There are many things in the world that call themselves graph databases, roughly divided into three families:

  1. RDF, SPARQL: triple stores
  2. Property graphs: Neo4J, Facebook’s Tao, various Gremlin implementations
  3. SQL and SQL extensions such as SQL Server’s graph support

Aside from #3, none of them have clear relationships to the relational model. None of them support n-ary compound edges. Query evaluation is either relational algebra-based, or imperative (traversal-based).

RDF is quite close to Liquid’s Edge in spirit, but has introduced a great deal of complexity. Triples are asymmetric. Actually, they are quads. There is a language tag that is difficult to square with both unicode string encoding, which is multilingual, and no type system (there are several) that can express cardinality constraints like: “one name in any language.” SPARQL seems to have inherited most of SQL’s ailments.

Property graphs introduce a second schema for properties and force the user to choose between representing data as edges or as properties of nodes or edges. A node with properties is basically an object and suffers from all of the drawbacks of OODBs. The obvious encoding of a property graph as a table of vertices (with properties) and a table of edges (with properties) will force two lookups for any query involving properties of vertices and edges.

While many graph database implementations are effectively “in RAM,” none explicitly optimize for random access with hash-based indexing, or exploit fast random access to set sizes in query evaluation. Nothing targets complex queries or supports the query composition necessary to do so easily.

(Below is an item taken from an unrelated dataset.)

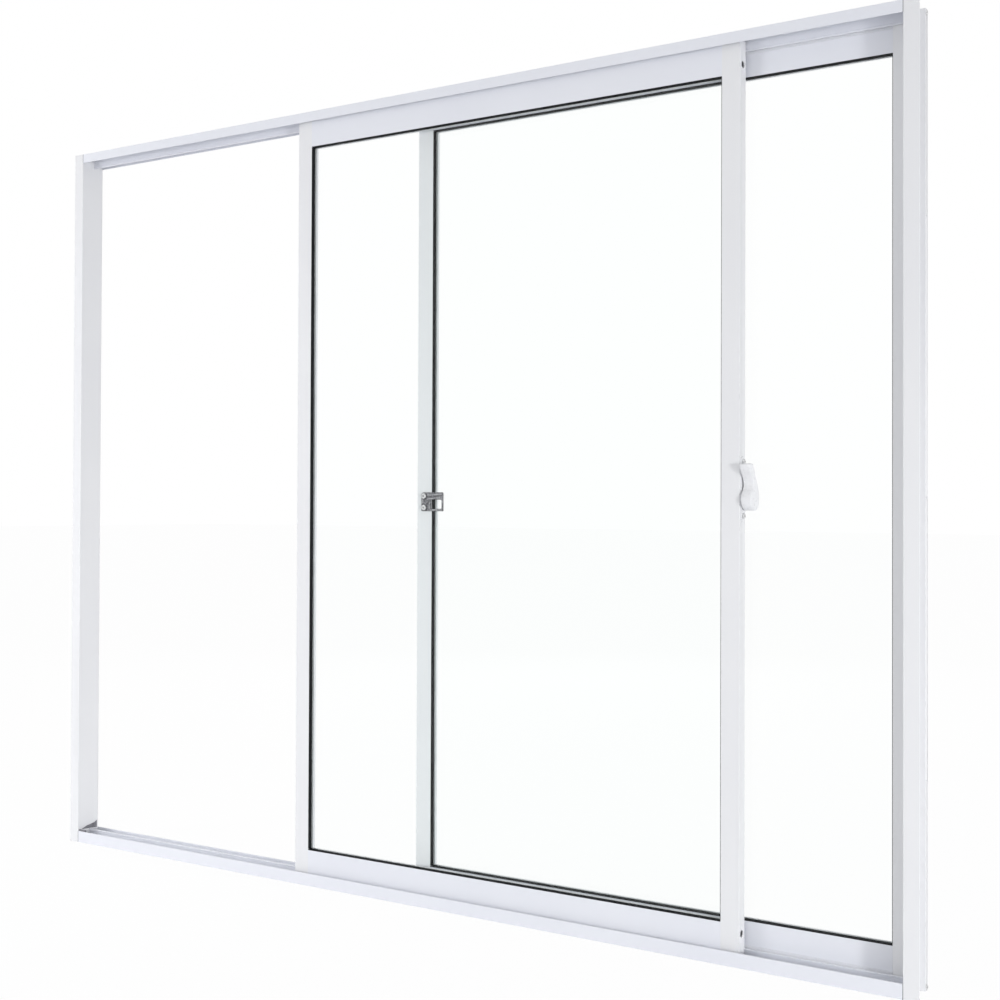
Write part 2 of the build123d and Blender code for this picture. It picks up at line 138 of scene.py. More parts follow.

We have defined what a graph database is and described the implementation of one that supports the Datalog query language. We have also suggested how to index graph data for fast, constant-time access and how to construct a dynamic query planner based on constraint satisfaction. The graph data model is simple and universal, and features a self-describing schema which allows us to specify relationship cardinality and value domains. And, this schema allows us to define n-ary compound edges, which we can use to implement property-graphs.